Let's break down what these numbers mean:

*   **Terminal States (0 and 15):**
    *   `0.0` at the top-left `(0,0)` and bottom-right `(3,3)` positions. These are your terminal states. Once the agent reaches a terminal state, the episode ends, and no further rewards are accumulated. Hence, their value is 0.

*   **Negative Values:**
    *   All other states have negative values. This is because the `reward` for each step taken in the environment is `-1`. Therefore, the value of a state reflects the expected number of steps it will take, on average, to reach a terminal state from that particular starting state, multiplied by -1.

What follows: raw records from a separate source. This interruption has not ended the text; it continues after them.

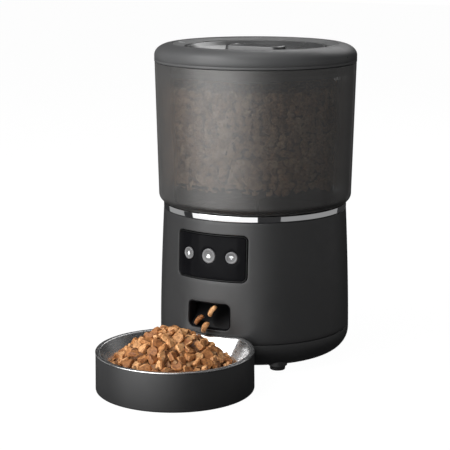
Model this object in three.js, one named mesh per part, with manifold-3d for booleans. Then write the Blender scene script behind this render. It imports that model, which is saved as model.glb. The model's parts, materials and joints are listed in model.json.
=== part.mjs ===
// An automatic pet feeder: a round base with a drive, a control panel and a food mouth, a see-through tank
// with a locking lid on top, and a steel bowl in a tray that docks against the front of the base.
// Millimetres, +Z up, front towards -Y. The frame's origin is the middle of the footprint, on the floor.
import * as THREE from "three";
import { mergeVertices } from "three/addons/utils/BufferGeometryUtils.js";
import Module from "manifold-3d";

const wasm = await Module();
wasm.setup();

// ---------------------------------------------------------------- Driving sizes

// Fits
const GAP = 0.3; // between two pieces that meet
const LOOSE = 0.6; // round what turns or slides
const WALL = 2.5; // moulded walls

// Facets
const SIDES = 40; // of the large turned shapes
const FINE = 20; // of wheels, buttons and bosses that show
const COARSE = 8; // of screws and pins

// Heights, from the floor up
const FOOT_HEIGHT = 4;
const COVER_HEIGHT = 24.5;
const SHELL_HEIGHT = 116.5;
const RING_HEIGHT = 5.7;
const TANK_HEIGHT = 136.2;
const LID_HEIGHT = 17.2;

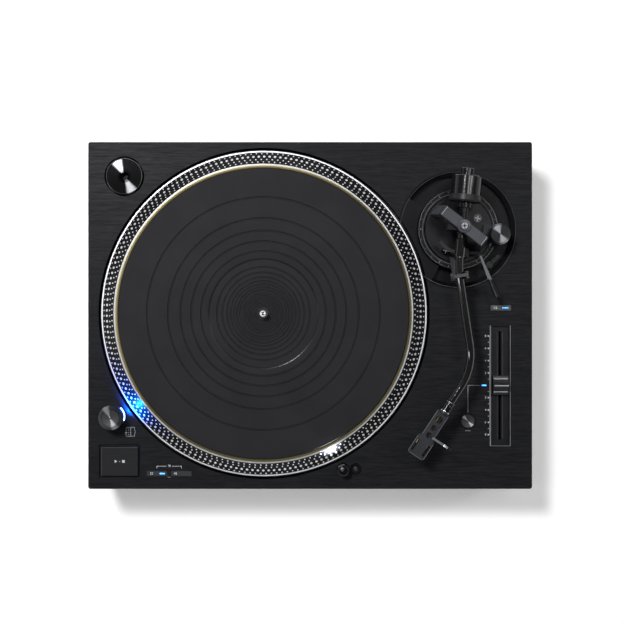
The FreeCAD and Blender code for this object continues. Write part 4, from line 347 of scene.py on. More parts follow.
def glowing(name, colour, strength, core, centre=(0, 0, 0), half=None):
    """A lit plastic window, a little uneven, and where wanted lit only within half a length and width."""
    finish = Finish(name, centre, Roughness=0.25, Emission_Strength=strength)
    cloud = finish.cloud(500.0, 2.0)
    lit = finish.blend(finish.eased(cloud, 0.3, 0.7), colour, core)
    if half:
        x, y = finish.parts()[:2]
        inside = (x.take("ABSOLUTE") < half[0]) * (y.take("ABSOLUTE") < half[1])
        lit = finish.blend(inside, (0.004, 0.006, 0.010), lit)
    finish.give("Base Color", lit)
    finish.give("Emission Color", lit)
    return finish.material


def only(obj):
    """Selects one object and makes it the active one."""
    bpy.ops.object.select_all(action="DESELECT")
    obj.select_set(True)
    bpy.context.view_layer.objects.active = obj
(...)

*   **Interpretation of Magnitude:**
    *   **Less Negative Values (e.g., -14.4, -13.8):** States closer to a terminal state (like those adjacent to the top-left `0` or bottom-right `15` cells) tend to have less negative values. This indicates that, on average, it takes fewer steps to reach a terminal state from these positions under a random policy.
    *   **More Negative Values (e.g., -22.4, -20.5):** States further away from both terminal states (typically in the middle of the grid, or further along a path that tends to wander) have more negative values. This suggests that it takes a greater number of steps, on average, to reach a terminal state from these positions with a purely random movement strategy.